US planning to resume Afghanistan flights

The US State Department plans to resume evacuation flights from Afghanistan by the end of this year. The move would help American citizens, residents and some visa applicants leave the country.

The small number of American citizens and thousands of Afghans left behind after the chaotic evacuation effort in the final weeks of the U.S. presence in Afghanistan.

“As soon as we have the right combination of documentation and logistics, we will get going again,” a senior State Department official said.

According to the official, the State Department is continuing to process visa applications so more people can become eligible for the flights.

“Until the airport is reopened, I think all we have to deal with really is charter flights, because regular airlines are going to find it very difficult to pay the insurance premiums that are required or be willing to fly into Afghanistan,” the official added.

The State Department estimated in September that fewer than 200 Americans who wanted to leave were left behind; some of those have since departed the country. Nongovernmental organizations say the number is higher.

The Taliban entered the Afghan capital of Kabul in mid-August, which led to the collapse of the previous Western-backed government, and mass evacuations of foreigners and nationals seeking to escape Afghanistan in fear of the movement. The evacuation operation was completed on August 31 along with the pullout of international forces.

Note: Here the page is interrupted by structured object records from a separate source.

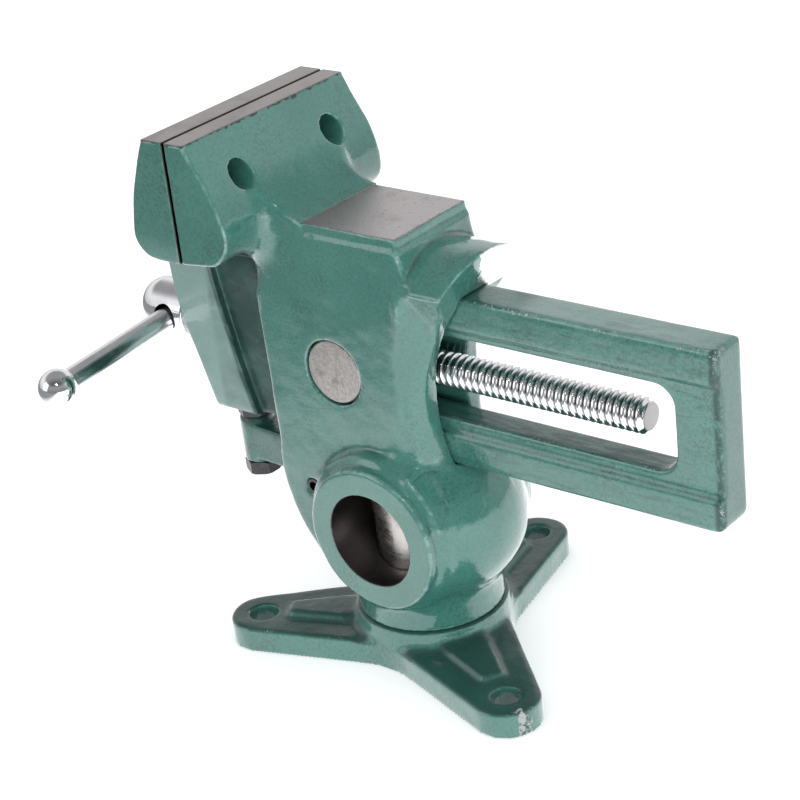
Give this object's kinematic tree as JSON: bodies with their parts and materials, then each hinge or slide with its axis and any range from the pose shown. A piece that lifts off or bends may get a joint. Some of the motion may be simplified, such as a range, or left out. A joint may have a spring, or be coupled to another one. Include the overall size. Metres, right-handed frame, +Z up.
{
  "type": "parrot vise",
  "caption": "Small bench vise whose tall body swivels on a post over a three-armed foot, with a flat anvil pad, a long slotted slide, a screw with a sliding handle and a side socket.",
  "frame": {"origin": "middle of the foot's underside, on the post axis", "axes": "+Z up along the post; the screw and slide run along Y with the slide's free end at +Y and the handle at -Y; the jaws run along X"},
  "size_m": [0.1591, 0.2704, 0.2082],
  "materials": {
    "painted_iron": "glossy green enamel on cast iron",
    "bright_steel": "turned and ground steel",
    "plated_steel": "bright plating",
    "dark_steel": "blackened steel"
  },
  "bodies": {
    "foot": {"base": "painted_iron", "post": "bright_steel", "post_bolt": "dark_steel", "post_washer": "bright_steel"},
    "vise": {"vise_body": "painted_iron", "barrel_nut": "bright_steel", "lock_pivot_pin": "dark_steel"},
    "jaw": {"moving_jaw": "painted_iron", "keeper_screw": "dark_steel"},
    "screw": {"lead_screw": "plated_steel", "screw_head": "plated_steel", "head_pin": "plated_steel", "thrust_washer": "bright_steel"},
    "handle": {"handle_bar": "plated_steel", "handle_ball_near": "plated_steel", "handle_ball_far": "plated_steel"},
    "lever": {"lock_lever": "painted_iron", "lock_jam_nut": "dark_steel"},
    "adjuster": {"lock_bolt": "dark_steel"}
  },
  "joints": [
    {"name": "swivel", "type": "hinge", "parent": "foot", "child": "vise", "pos_m": [0, 0, 0.0175], "axis": [0, 0, 1], "continuous": true},
    {"name": "jaw_slide", "type": "slide", "parent": "vise", "child": "jaw", "axis": [0, -1, 0], "range_m": [-0.001, 0.112]},
    {"name": "screw_turn", "type": "hinge", "parent": "jaw", "child": "screw", "pos_m": [0, -0.1136, 0.1181], "axis": [0, -1, 0], "range_deg": [-125, 13450]},
    {"name": "handle_slide", "type": "slide", "parent": "screw", "child": "handle", "axis": [0.9977, 0, -0.068], "range_m": [-0.051, 0.051]},
    {"name": "lock_tilt", "type": "hinge", "parent": "vise", "child": "lever", "pos_m": [0, -0.0346, 0.0663], "axis": [-1, 0, 0], "range_deg": [0, 1.2]},
    {"name": "adjuster_turn", "type": "hinge", "parent": "lever", "child": "adjuster", "pos_m": [0, -0.0816, 0.0583], "axis": [0, 0, 1], "range_deg": [-180, 180]}
  ],
  "couplings": [
    {"joint": "screw_turn", "follows": "jaw_slide", "rad_per_m": 2094.4}
  ]
}
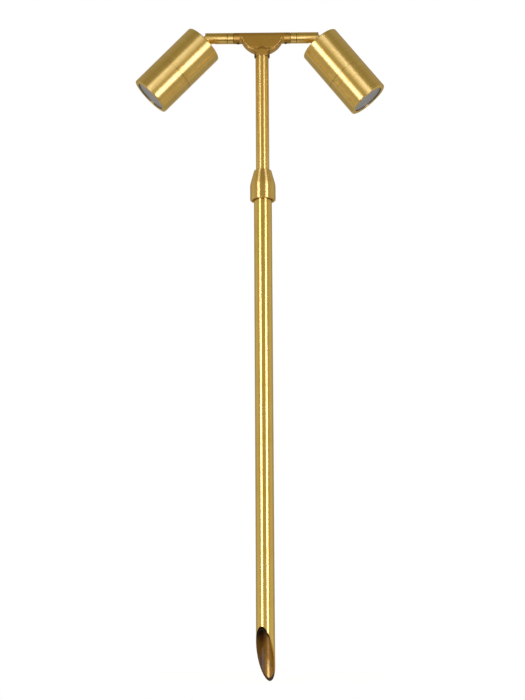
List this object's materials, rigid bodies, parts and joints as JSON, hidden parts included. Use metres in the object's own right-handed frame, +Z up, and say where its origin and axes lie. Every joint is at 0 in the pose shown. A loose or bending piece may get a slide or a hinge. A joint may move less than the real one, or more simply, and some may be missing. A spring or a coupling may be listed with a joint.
{
  "type": "garden spike spotlight",
  "caption": "Brass garden spike light: tilting cylindrical spot heads on swivelling arms, on a telescopic pole with a slanted tube spike.",
  "frame": {"origin": "on the pole's axis, level with the tip of the spike", "axes": "+Z up the pole, +X along the arms to the right as seen from the front, -Y to the front"},
  "size_m": [0.3568, 0.06, 0.9174],
  "materials": {
    "brass_tube": "satin, polished round the tube",
    "brass_head": "satin, polished round the head",
    "brass_arm": "turned, satin to polished",
    "brass_cast": "matt, fine blasted",
    "brass_turned": "fine turned satin",
    "black_steel": "black oxide",
    "stainless": "plain",
    "rubber": "matt",
    "nylon": "matt black",
    "ceramic": "unglazed ceramic",
    "lamp_body": "satin",
    "glass": "flat tempered, frosted inside"
  },
  "bodies": {
    "pole": {"lower_tube": "brass_tube", "gland_body": "brass_turned"},
    "collet": {"collet": "nylon"},
    "mast": {"upper_tube": "brass_tube", "guide_bush": "nylon", "bush_pins": "stainless", "wire_grommet": "rubber", "bracket": "brass_cast", "arm_lock_screws": "black_steel"},
    "collar_rise": {"thrust_washer": "stainless", "wiper_seal": "rubber"},
    "collar": {"collar": "brass_turned"},
    "left_arm": {"left_arm": "brass_arm", "left_arm_ring": "brass_arm", "left_spigot_seal": "rubber", "left_knuckle_screw": "stainless"},
    "left_head": {"left_knuckle": "brass_turned", "left_knuckle_seal": "rubber", "left_stem_nut": "brass_turned", "left_rear_housing": "brass_head", "left_seam_seal": "rubber", "left_holder_strap": "stainless", "left_holder_screws": "stainless", "left_lamp_holder": "ceramic", "left_lamp": "lamp_body"},
    "left_glass_unit": {"left_glass": "glass", "left_glass_gasket": "rubber", "left_glass_retainer": "brass_turned"},
    "left_sleeve": {"left_front_sleeve": "brass_head"},
    "right_arm": {"right_arm": "brass_arm", "right_arm_ring": "brass_arm", "right_spigot_seal": "rubber", "right_knuckle_screw": "stainless"},
    "right_head": {"right_knuckle": "brass_turned", "right_knuckle_seal": "rubber", "right_stem_nut": "brass_turned", "right_rear_housing": "brass_head", "right_seam_seal": "rubber", "right_holder_strap": "stainless", "right_holder_screws": "stainless", "right_lamp_holder": "ceramic", "right_lamp": "lamp_body"},
    "right_glass_unit": {"right_glass": "glass", "right_glass_gasket": "rubber", "right_glass_retainer": "brass_turned"},
    "right_sleeve": {"right_front_sleeve": "brass_head"}
  },
  "joints": [
    {"name": "mast_turn", "type": "hinge", "parent": "pole", "child": "collet", "pos_m": [0, 0, 0.68], "axis": [0, 0, 1], "range_deg": [-180, 180]},
    {"name": "mast_height", "type": "slide", "parent": "collet", "child": "mast", "axis": [0, 0, 1], "range_m": [-0.165, 0.2]},
    {"name": "collar_lift", "type": "slide", "parent": "pole", "child": "collar_rise", "axis": [0, 0, 1], "range_m": [0, 0.0015]},
    {"name": "collar_turn", "type": "hinge", "parent": "collar_rise", "child": "collar", "pos_m": [0, 0, 0.683], "axis": [0, 0, 1], "range_deg": [0, 360]},
    {"name": "left_arm_swivel", "type": "hinge", "parent": "mast", "child": "left_arm", "pos_m": [-0.0325, 0, 0.9054], "axis": [1, 0, 0], "range_deg": [-170, 170]},
    {"name": "left_head_tilt", "type": "hinge", "parent": "left_arm", "child": "left_head", "pos_m": [-0.07635, 0, 0.9054], "axis": [0, -1, 0], "range_deg": [-136, 44]},
    {"name": "left_sleeve_travel", "type": "slide", "parent": "left_head", "child": "left_glass_unit", "axis": [-0.6947, 0, -0.7193], "range_m": [0, 0.003]},
    {"name": "left_sleeve_turn", "type": "hinge", "parent": "left_glass_unit", "child": "left_sleeve", "pos_m": [-0.07635, 0, 0.9054], "axis": [-0.6947, 0, -0.7193], "range_deg": [0, 720]},
    {"name": "right_arm_swivel", "type": "hinge", "parent": "mast", "child": "right_arm", "pos_m": [0.0325, 0, 0.9054], "axis": [1, 0, 0], "range_deg": [-170, 170]},
    {"name": "right_head_tilt", "type": "hinge", "parent": "right_arm", "child": "right_head", "pos_m": [0.07635, 0, 0.9054], "axis": [0, 1, 0], "range_deg": [-141.5, 38.5]},
    {"name": "right_sleeve_travel", "type": "slide", "parent": "right_head", "child": "right_glass_unit", "axis": [0.6225, 0, -0.7826], "range_m": [0, 0.003]},
    {"name": "right_sleeve_turn", "type": "hinge", "parent": "right_glass_unit", "child": "right_sleeve", "pos_m": [0.07635, 0, 0.9054], "axis": [0.6225, 0, -0.7826], "range_deg": [0, 720]}
  ],
  "couplings": [
    {"joint": "collar_lift", "follows": "collar_turn", "m_per_rad": 0.00023873},
    {"joint": "left_sleeve_travel", "follows": "left_sleeve_turn", "m_per_rad": 0.00023873},
    {"joint": "right_sleeve_travel", "follows": "right_sleeve_turn", "m_per_rad": 0.00023873}
  ]
}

During massy, last-minute evacuations, a limited number of Afghans, who had previously worked for the international forces during their deployment in Afghanistan, managed to leave the country in evacuation flights.

The administration of President Joe Biden has been under pressure from lawmakers, veterans and other advocates to do more to help Afghans left behind. The U.S. and its allies airlifted almost 100,000 Afghans out of the country during a two-week operation in August after the Taliban seized power, according to the Centre For Immigration Studies, a nonprofit. State Department officials have announced most applicants for a visa program for former Afghan U.S. military and government workers were left behind.